Rationale: The trigger event for further moves is the resolution of the Iraq imbroglio either way. The war-fears coincide with the change in long-term capital gains tax which will lead to selling over the next couple of weeks. This could be followed by subsequent buybacks.
If war does erupt, the market will test successive supports at 3120, 3075 and 3000. In terms of pure technical readings, the market could downtrend for another 8-12 weeks. In practice, wars are events that markets discount unpredictably even if there has been an advance warning as in this instance.
We could have a very sharp, short downturn or we could have a market that drifts down gradually. Everything depends on the possibility of war, and on its outcome.
Counter view: Normally this sort of downtrend could be considered a decisive break. It has pulled the market out of a range that it had been trading since late-January. However, the trigger is a special event. If hostilities don't happen, the market could rebound very sharply. A critical signal of a rebound would be two or three successive closes above 3225 (1035).

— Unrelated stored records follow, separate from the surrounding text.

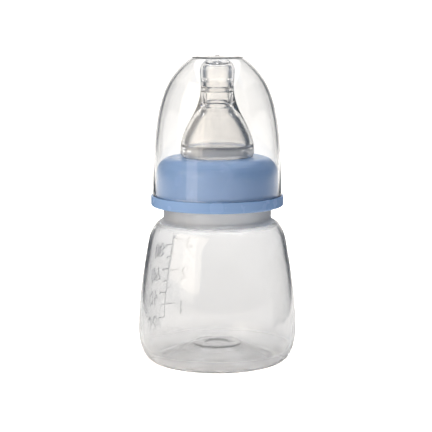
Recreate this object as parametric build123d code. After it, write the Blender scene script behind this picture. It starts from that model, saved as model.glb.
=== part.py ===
# Small baby bottle: a blow-moulded bottle, a nipple, a screw collar and a dome cap.
# Millimetres. +Z runs up the bottle's axis, and z = 0 is the plane that the base ring stands on.
# An outline is drawn upwards in the XZ plane. Its stations are (radius, height, normal), where normal
# is the angle in degrees that the surface's outward normal rises above the horizontal.
import os
from math import cos, radians, sin

from build123d import *

# Bottle body
body_radius = 28.5          # at the widest point
body_height = 51.4          # base to the foot of the neck
body_wall = 1.2
widest_height = 11.5        # height of the widest point
body_taper = 3.65           # how much narrower the body is where its shoulder starts
side_lean = 10.0
shoulder_drop = 7.4         # from the foot of the neck down to where the shoulder starts
shoulder_lean = 64.0
heel_inset = 6.5            # from the widest point in to the ring that the bottle stands on
heel_round = 5.0
heel_sweep = 58.0
base_ring = 1.7             # width of the flat ring that touches the table
punt_height = 5.3           # how far the middle of the base is pushed up
punt_top_radius = 8.5
punt_round = 1.6
dimple_radius = 4.3         # shallow dish in the punt's flat top
dimple_depth = 0.4

# Neck and thread
neck_band = 5.9             # plain band between the shoulder and the thread
neck_wall = 1.6
neck_fillet = 0.9
bore_blend = 1.5            # how far above the neck's foot the inside becomes a plain bore
mouth_round = 0.5
thread_radius = 19.4        # over the crest of the neck's thread
thread_depth = 1.3
thread_pitch = 4.0
thread_root_width = 2.0
thread_crest_width = 1.0
thread_embed = 0.4          # how deep a ridge is rooted in its wall
neck_thread_turns = 1.75
collar_thread_turns = 1.5
thread_start = 3.6          # from the top of the band to the middle of the first ridge
mouth_margin = 1.4          # from the last ridge's edge to the mouth rim

# Fits
thread_radial_gap = 0.3
thread_flank_gap = 0.15
face_gap = 0.05             # between faces that seat on each other
hole_gap = 0.2              # nipple in the collar's hole
cap_gap = 0.35              # cap around the collar

# Scale moulded on the outside of the body
relief_height = 0.3
relief_root = 0.4
stroke = 0.55
scale_angle = 46.0          # from the back towards the left side
scale_lean = 3.5
scale_bottom = 11.2         # height of the lowest mark
mark_heights = (0, 9.7, 18.6, 27.8)
mark_labels = ("20", "40", "60", "80")
mark_length = 3.6
ounce_heights = (4.9, 18.0, 30.2)
ounce_labels = ("1", "2", "3")
ounce_length = 5.2
minor_length = 1.8
label_distance = 8.0        # from the scale's spine to the middle of a label
label_drop = 1.4
digit_height = 4.6
digit_gap = 0.8

# Nipple
flange_margin = 1.4         # how far the flange reaches over the mouth rim, from the bore outwards
flange_thickness = 2.0
flange_top_round = 1.3
flange_bottom_round = 0.6
groove_round = 0.3
groove_radius = 11.3        # the waist that sits in the collar's hole
bulge_radius = 13.2         # the dome just above the collar
bulge_height = 2.6
bulge_round = 1.4
nipple_height = 34.8        # from the top of the collar to the tip
nipple_wall = 2.7
nipple_bore = 9.4
ledge_height = 3.7          # small inner ledge at the foot of the dome
ledge_rise = 0.5
ledge_lean = 3.0            # of the dome's inside just above the ledge
dome_middle = 14.6          # height of a point halfway up the dome
dome_middle_radius = 8.9
dome_middle_lean = 29.0
teat_radius = 6.2
waist_radius = 5.9
waist_drop = 10.1           # below the tip
teat_bore = 4.3
teat_bore_drop = 17.8       # where the bore meets the inside of the dome
tip_wall = 2.4
tip_round = 4.2
tip_inner_round = 1.2
rib_radius = 1.0            # rounded rings inside the teat
rib_drops = (7.5, 10.8, 16.7)
rib_reaches = (0.3, 0.8, 0.9)
feed_hole_radius = 0.3

# Collar
collar_gap = 5.2            # from the foot of the neck to the bottom of the collar
plate_thickness = 1.8
collar_wall = 2.15
collar_top_round = 5.7
collar_inner_round = 3.2
hole_round = 0.6
rim_height = 3.85           # the bottom rim that the cap stands on
rim_margin = 0.6            # how far that rim stands out past the cap
rim_round = 0.3
rim_bottom_round = 0.8
lead_in = 0.8

# Dome cap
cap_wall = 1.05
cap_headroom = 0.2          # over the tip of the nipple
cap_top_radius = 9.0
cap_top_crown = 0.4
crown_lean = 87.0
cap_top_lean = 54.0
cap_shoulder_inset = 4.95   # from the cap's rim in to its rounded shoulder
cap_shoulder_drop = 11.4
cap_shoulder_lean = 24.0
cap_side_inset = 0.85       # from the rim in to the top of the cap's straight side
cap_side_drop = 30.4
cap_side_lean = 5.5
cap_rim_lean = 1.8
gate_radius = 0.8           # mark that the moulding gate leaves on top
gate_height = 0.2

# Heights and radii that follow from those
thread_root = thread_radius - thread_depth
mouth_radius = thread_root - neck_wall
band_top = body_height + neck_band
neck_thread_start = band_top + thread_start
neck_thread_rise = thread_pitch * neck_thread_turns
mouth_height = neck_thread_start + neck_thread_rise + thread_root_width / 2 + mouth_margin
nipple_bottom = mouth_height + face_gap
flange_radius = mouth_radius + flange_margin
flange_top = nipple_bottom + flange_thickness
plate_bottom = flange_top + face_gap
collar_top = plate_bottom + plate_thickness
collar_bottom = body_height + collar_gap
collar_bore = thread_radius + thread_radial_gap
collar_radius = collar_bore + collar_wall
hole_radius = groove_radius + hole_gap
nipple_tip = collar_top + nipple_height
cap_radius = collar_radius + cap_gap + cap_wall
cap_bottom = collar_bottom + rim_height + face_gap
cap_top = nipple_tip + cap_headroom + cap_wall
rim_radius = cap_radius + rim_margin


def revolved(section):
    """Solid of revolution about Z of a section in the XZ plane."""
    return revolve(Plane.XZ * section, axis=Axis.Z)


def heading(normal):
    """Direction of an outline where its outward normal rises by this angle."""
    return (-sin(radians(normal)), cos(radians(normal)))


def moved_in(station, inset):
    """Point of an outline, moved in along its normal."""
    radius, height, normal = station
    return (radius - inset * cos(radians(normal)), height - inset * sin(radians(normal)))


def smooth(stations, inset=0.0):
    """Smooth outline through stations, all moved in by one wall thickness."""
    points = [moved_in(station, inset) for station in stations]
    return Spline(*points, tangents=[heading(station[2]) for station in stations])


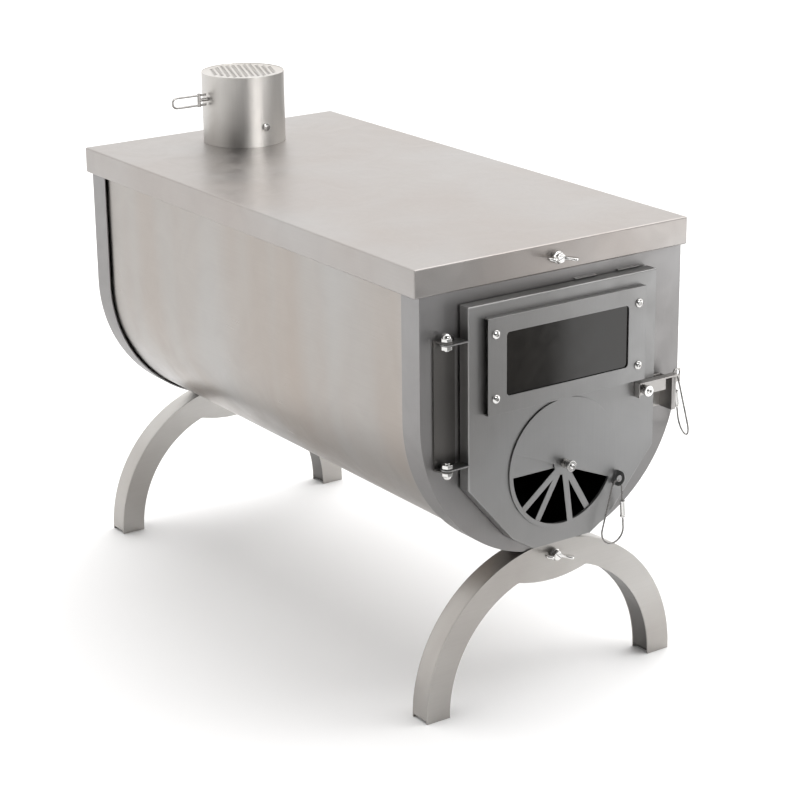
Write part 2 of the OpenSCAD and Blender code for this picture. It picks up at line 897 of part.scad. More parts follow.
// One ring of points square to the path, its first axis nearest to the side vector
function ring_at(p, i, closed, side, r, sides) =
    let (
        d = along(p, i, closed),
        u = unit(side - (side * d) * d),
        v = cross(d, u)
    )
    [for (k = [0 : sides - 1]) p[i] + r * (cos(k * 360 / sides) * u + sin(k * 360 / sides) * v)];

// A tube swept along a path, with flat ends or joined to a loop
module tube(p, side, r, sides, closed) {
    n = len(p);
    points = [for (i = [0 : n - 1]) each ring_at(p, i, closed, side, r, sides)];
    last = closed ? n - 1 : n - 2;
    walls = [
        for (i = [0 : last], k = [0 : sides - 1])
            let (
                a = i * sides + k,
                b = i * sides + (k + 1) % sides,
                c = ((i + 1) % n) * sides + (k + 1) % sides,
                d = ((i + 1) % n) * sides + k
            )
            each [[a, c, b], [a, d, c]]
    ];
    ends = closed ? [] : concat(
        [for (k = [1 : sides - 2]) [0, k, k + 1]],
        [for (k = [1 : sides - 2]) let (o = (n - 1) * sides) [o, o + k + 1, o + k]]
    );
    polyhedron(points = points, faces = concat(walls, ends));
}

spring_y0 = pivot_nut_y + spring_wire_r + thread_gap;
disc_spring_y1 = disc_y0 - run_gap - spring_wire_r;
latch_spring_y1 = latch_y - run_gap - spring_wire_r;

// Least distance between a spring's wire and its next curl
function coil_gap(p) = min([
    for (i = [0 : len(p) - 1 - spring_rings])
        for (j = [i + spring_rings / 2 : len(p) - 1])
            norm(p[i] - p[j])
]) - 2 * spring_wire_r;

echo(disc_spring_gap = coil_gap(coil_path(spring_y0, disc_spring_y1)));
echo(latch_spring_gap = coil_gap(coil_path(spring_y0, latch_spring_y1)));

module spring(y1) {
    color([0.6, 0.6, 0.62])
        tube(coil_path(spring_y0, y1), [0, 1, 0], spring_wire_r, spring_sides, false);
}

module disc_bolt() {
    front() translate([0, 0, air_z]) pivot_bolt();
}

module disc_spring() {
    front() translate([0, 0, air_z]) spring(disc_spring_y1);
}

module disc_nut() {
    front() translate([0, 0, air_z]) pivot_nut();
}

module latch_bolt() {
    front() translate([latch_x, 0, latch_z]) pivot_bolt();
}

module latch_spring() {
    front() translate([latch_x, 0, latch_z]) spring(latch_spring_y1);
}

module latch_nut() {
    front() translate([latch_x, 0, latch_z]) pivot_nut();
}

// An arc about c from angle a0 to a1, angles from straight up towards +X
function arc(c, r, a0, a1) = [
    for (i = [0 : ring_arc_steps])
        let (a = a0 + (a1 - a0) * i / ring_arc_steps)
        [c[0] + r * sin(a), 0, c[1] + r * cos(a)]
];

// A pull ring hangs from its upper arc, whose middle is the origin it swings about
function ring_path() = concat(
    arc([0, 0], ring_top_r, -90 + ring_lean, 90 - ring_lean),
    arc([0, -ring_axis_l], ring_low_r, 90 - ring_lean, 270 + ring_lean)
);

module pull_ring() {
    color([0.75, 0.75, 0.76])
        tube(ring_path(), [0, 1, 0], ring_wire_r, ring_sides, true);
}

// The screw barrel on a ring's right strand
module ring_barrel() {
    a = 90 - ring_lean;
    top = ring_top_r * [sin(a), cos(a)];
    low = [0, -ring_axis_l] + ring_low_r * [sin(a), cos(a)];
    mid = top + barrel_share * (low - top) + (low - top) * barrel_l / 2 / norm(low - top) / 2;
    color([0.85, 0.85, 0.86])
    translate([mid[0], 0, mid[1]]) rotate([0, -ring_lean, 0]) difference() {
        union() {
            cylinder(r = barrel_r, h = barrel_l, center = true);
            for (s = [-1, 1])
                translate([0, 0, s * (barrel_l / 2 - barrel_cap_l / 2)])
                    cylinder(r = barrel_cap_r, h = barrel_cap_l, center = true);
        }
        cylinder(r = ring_wire_r + thread_gap, h = barrel_l + 2 * cut, center = true);
    }
}

// Places a ring in the hole of the disc's ear
module at_ear() {
    r = disc_r + ear_out - disc_t / 2;
    hole = [r * cos(ear_angle), r * sin(ear_angle)];
    mid = hole + (ring_top_r + ear_seat) * [sin(ear_angle), -cos(ear_angle)];
    front() translate([mid[0], ear_hole_y, air_z + mid[1]])
        rotate([0, disc_ring_tilt, 0]) children();
}

module disc_ring() {
    at_ear() pull_ring();
}

module disc_ring_barrel() {
    at_ear() ring_barrel();
}

// The hole for the ring in the latch arm's tip, from the latch bolt
latch_eye = [latch_reach - latch_tip_w / 2, latch_h / 2 + latch_tip_rise - latch_tip_w / 2];

// The latch arm: a web with a hook notch, a bent upper lip and a bent tail
module latch_arm() {
    low = -latch_h / 2;
    top = latch_h / 2;
    tip_x = latch_reach - latch_tip_w;
    web = [
        [-latch_tail, low],
        [tip_x - latch_notch_w, low],
        [tip_x - latch_notch_w, low + latch_notch_h],
        [tip_x, low + latch_notch_h],
        [tip_x, low + latch_tip_lift],
        [latch_reach, low + latch_tip_lift],
        [latch_reach, top + latch_tip_rise],
        [tip_x + latch_tip_w / 6, top + latch_tip_rise],
        [tip_x, top],
        [-latch_tail, top]
    ];
    color([0.6, 0.6, 0.6])
    front() translate([latch_x, 0, latch_z]) difference() {
        union() {
            sheet(latch_y, latch_t) polygon(web);
            translate([-latch_tail, latch_y - latch_lip, top - latch_t])
                cube([tip_x + latch_tail, latch_lip + latch_t / 2, latch_t]);
            translate([-latch_tail, latch_y - latch_tail_lip, low])
                cube([latch_t, latch_tail_lip + latch_t / 2, latch_h - latch_t / 2]);
        }
        bar(pivot_r + turn_gap, latch_y - cut, latch_back_y + cut);
        translate([latch_eye[0], 0, latch_eye[1]])
            bar(latch_eye_r, latch_y - cut, latch_back_y + cut);
    }
}

// Places a ring in the eye of the latch arm
module at_latch_eye() {
    front() translate([
        latch_x + latch_eye[0],
        latch_back_y - latch_t / 2,
        latch_z + latch_eye[1] - ring_top_r - eye_seat
    ]) rotate([0, 0, latch_ring_turn]) rotate([latch_ring_tilt, 0, 0]) children();
}

module latch_ring() {
    at_latch_eye() pull_ring();
}

module latch_ring_barrel() {
    at_latch_eye() ring_barrel();
}

// The keeper: a base on the end plate and a flange with a lip that holds the arm
module keeper() {
    z0 = keeper_top_z - keeper_h;
    color([0.55, 0.55, 0.56])
    front() translate([keeper_x, 0, z0]) {
        translate([-keeper_w, plate_y - keeper_t, 0]) cube([keeper_w, keeper_t, keeper_h]);
        translate([-keeper_t, keeper_y, 0]) cube([keeper_t, plate_y - keeper_y, keeper_h]);
        translate([-keeper_t, keeper_y, 0]) cube([keeper_lip + keeper_t, keeper_t, keeper_h]);
    }
}

// The collar that rises through the lid, with a flange under it
module flue_collar() {
    color([0.7, 0.7, 0.7])
    front() translate([0, flue_y, lid_under_z - flue_t]) difference() {
        union() {
            cylinder(r = collar_r, h = collar_h + flue_t);
            cylinder(r = collar_r + collar_flange_w, h = flue_t);
        }
        translate([0, 0, -cut]) cylinder(r = collar_r - flue_t, h = collar_h + flue_t + 2 * cut);
        translate([0, 0, flue_screw_z - lid_under_z + flue_t]) bar_back(screw_r + screw_gap);
    }
}

// A round bar from the flue's axis towards the door
module bar_back(r) {
    bar(r, -flue_r - cut, 0);
}

// The sleeve on the collar, with holes for the lock screw and the damper spindle
module flue_sleeve() {
    color([0.85, 0.84, 0.83])
    front() translate([0, flue_y, 0]) difference() {
        translate([0, 0, lid_top_z]) cylinder(r = flue_r, h = flue_h, $fn = 128);
        translate([0, 0, lid_top_z - cut])
            cylinder(r = flue_r - flue_t, h = flue_h + 2 * cut, $fn = 128);
        translate([0, 0, flue_screw_z]) bar_back(screw_r + screw_gap);
        translate([-flue_r - cut, 0, damper_z]) rotate([0, 90, 0])
            cylinder(r = spindle_r + turn_gap, h = 2 * flue_r + 2 * cut);
    }
}

// The perforated disc in the sleeve's mouth
module spark_screen() {
    r = flue_r - flue_t;
    n = floor(r / slot_step);
    m = floor(r / slot_row);
    z = lid_top_z + flue_h - screen_sink - screen_t;
    color([0.75, 0.75, 0.75])
    front() translate([0, flue_y, z]) linear_extrude(height = screen_t) difference() {
        circle(r, $fn = 128);
        rotate(slot_turn)
            for (j = [-m : m], i = [-n : n])
                let (p = [(i + (abs(j) % 2) / 2) * slot_step, j * slot_row])
                if (norm(p) < r - screen_margin - slot_l / 2)
                    translate(p) square([slot_l, slot_w], center = true);
    }
}

// The screw that locks the sleeve to the collar
module flue_screw() {
    color([0.85, 0.85, 0.86])
    front() translate([0, flue_y - flue_r, flue_screw_z]) {
        bar(flue_screw_head_r, -flue_screw_head_h, 0);
        bar(screw_r + thread_gap, -flue_screw_head_h - thread_out, flue_screw_in);
    }
}

// The damper spindle, with a wire loop for a handle on the left
module damper_spindle() {
    x1 = flue_r + thread_out;
    bar_x = -flue_r - handle_bar_out;
    start_x = -flue_r - handle_gap;
    tip_x = -flue_r - handle_l + handle_half_h;
    color([0.8, 0.8, 0.8])
    front() translate([0, flue_y, damper_z]) {
        translate([bar_x, 0, 0]) rotate([0, 90, 0]) cylinder(r = spindle_r, h = x1 - bar_x);
        translate([bar_x, 0, -handle_half_h - handle_bar_r])
            cylinder(r = handle_bar_r, h = 2 * (handle_half_h + handle_bar_r));
        for (s = [-1, 1])
            translate([tip_x, 0, s * handle_half_h]) rotate([0, 90, 0])
                cylinder(r = handle_wire_r, h = start_x - tip_x);
        translate([tip_x, 0, 0]) rotate([90, 0, 0]) rotate(90)
            rotate_extrude(angle = 180) translate([handle_half_h, 0]) circle(handle_wire_r);
    }
}

// The damper plate, an eye along its middle goes on the spindle
module damper_plate() {
    r = flue_r - flue_t - damper_play;
    color([0.5, 0.5, 0.5])
    front() translate([0, flue_y, damper_z]) difference() {
        union() {
            sheet(-damper_t / 2, damper_t) intersection() {
                circle(r);
                square([2 * r, 2 * damper_half_h], center = true);
            }
            translate([-damper_eye_l / 2, 0, 0]) rotate([0, 90, 0])
                cylinder(r = damper_eye_r, h = damper_eye_l);
        }
        translate([-flue_r, 0, 0]) rotate([0, 90, 0])
            cylinder(r = spindle_r + seat_play, h = 2 * flue_r);
    }
}

lid();
front_plate();
rear_plate();
side_sheet();
front_leg_face();
front_leg_back();
front_leg_outer_strip();
front_leg_inner_strip();
rear_leg_face();
rear_leg_back();
rear_leg_outer_strip();
rear_leg_inner_strip();
lid_wing_bolts();
lid_bolt_nuts();
leg_wing_bolts();
leg_bolt_nuts();
hinge_bracket();
hinge_bolts();
hinge_acorn_nuts();
hinge_lock_nuts();
door_pan();
window_cover();
window_glass();
window_screws();
window_nuts();
air_disc();
disc_bolt();
disc_spring();
disc_nut();
disc_ring();
disc_ring_barrel();
latch_arm();
latch_bolt();
latch_spring();
latch_nut();
latch_ring();
latch_ring_barrel();
keeper();
flue_collar();
flue_sleeve();
spark_screen();
flue_screw();
damper_spindle();
damper_plate();
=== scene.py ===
"""Tent wood stove: finished sheet metal, fasteners and cable rings on a pale studio floor."""

import json
import math

import bmesh
import bpy
from bpy.props import FloatProperty, FloatVectorProperty, PointerProperty
from bpy.types import Operator, Panel, PropertyGroup
from mathutils import Matrix, Vector


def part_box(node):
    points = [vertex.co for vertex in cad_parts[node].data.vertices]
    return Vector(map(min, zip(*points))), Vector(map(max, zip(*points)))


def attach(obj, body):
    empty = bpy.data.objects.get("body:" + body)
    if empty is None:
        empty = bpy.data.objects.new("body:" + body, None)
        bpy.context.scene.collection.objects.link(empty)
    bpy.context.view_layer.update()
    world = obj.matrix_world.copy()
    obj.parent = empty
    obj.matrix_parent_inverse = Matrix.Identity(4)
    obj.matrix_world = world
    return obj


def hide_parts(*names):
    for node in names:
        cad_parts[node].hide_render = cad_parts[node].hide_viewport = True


bl_info = {
    "name": "Tent wood stove",
    "version": (1, 0, 0),
    "blender": (4, 5, 0),
    "location": "View3D > Sidebar > Stove",
    "description": "Builds the finish of a folding tent stove and its studio stage",
    "category": "Object",
}

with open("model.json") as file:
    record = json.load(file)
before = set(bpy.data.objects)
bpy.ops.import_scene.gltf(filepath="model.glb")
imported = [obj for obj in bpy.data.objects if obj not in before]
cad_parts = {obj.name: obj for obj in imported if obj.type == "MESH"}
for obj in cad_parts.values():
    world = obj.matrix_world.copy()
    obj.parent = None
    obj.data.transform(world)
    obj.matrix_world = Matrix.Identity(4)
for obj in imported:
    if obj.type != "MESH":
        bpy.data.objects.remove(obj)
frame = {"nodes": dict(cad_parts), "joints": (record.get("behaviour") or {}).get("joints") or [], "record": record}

MM = 0.001
# Points closer than this to a plane lie on it, and points closer than a weld are one
ON_PLANE = 0.01 * MM
WELD = 0.002 * MM
SHARP = 35
BODY_OF = {
    node: body
    for body, nodes in frame["record"]["behaviour"]["bodies"].items()
    for node in nodes
}
JOINT = {joint["name"]: joint for joint in frame["joints"]}
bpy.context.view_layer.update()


def linear(code):
    """An sRGB hex colour as linear red, green and blue."""
    parts = [int(code[i:i + 2], 16) / 255 for i in (1, 3, 5)]
    return tuple(c / 12.92 if c <= 0.04045 else ((c + 0.055) / 1.055) ** 2.4 for c in parts)


class StoveSizes(PropertyGroup):
    """Small sizes of the sheet metal and the wire, which the finish adds to the solids."""

    sheet_edge: FloatProperty(
        name="Sheet edge", description="Radius on a cut sheet edge",
        default=0.22 * MM, unit="LENGTH")
    fold: FloatProperty(
        name="Fold", description="Outer radius of a pressed or folded corner",
        default=1.1 * MM, unit="LENGTH")
    casting_edge: FloatProperty(
        name="Casting edge", description="Radius on the cast wing bolts",
        default=0.55 * MM, unit="LENGTH")
    turned_edge: FloatProperty(
        name="Turned edge", description="Radius on nuts and screws",
        default=0.28 * MM, unit="LENGTH")
    spring_wire: FloatProperty(
        name="Spring wire", description="Radius of the spring wire",
        default=0.34 * MM, unit="LENGTH")
    cable: FloatProperty(
        name="Cable", description="Radius of the rings' steel cable",
        default=0.6 * MM, unit="LENGTH")
    cable_lay: FloatProperty(
        name="Cable lay", description="Length of one turn of a strand round the cable",
        default=5.5 * MM, unit="LENGTH")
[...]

Bulls and bears: It is tough finding bullish stocks this week. The declines were extremely broad in nature. Every sector was hit by bears. ICE was the worst hit, but there were big individual losers across every sector. Market leaders like Infosys, Satyam, Zee and Hero Honda were hammered.
Asian Paints received some support at lower levels. Castrol also found buyers on Friday. ITC showed signs of committed buyers on every decline. Tata Tea could turn out to be a defensive winner.
In F&Os try a bear spread by selling March Nifty futures and by buying April Nifty futures. The premium over spot Nifty on March is high and that of April is nearly at backwardation.
Earlier recommendations of 1040 Nifty Puts plus 1070 Calls are in the black. Hold the Put, close the call and buy a fresh Call at 1040. That way, you're covered in case the market suddenly reverses.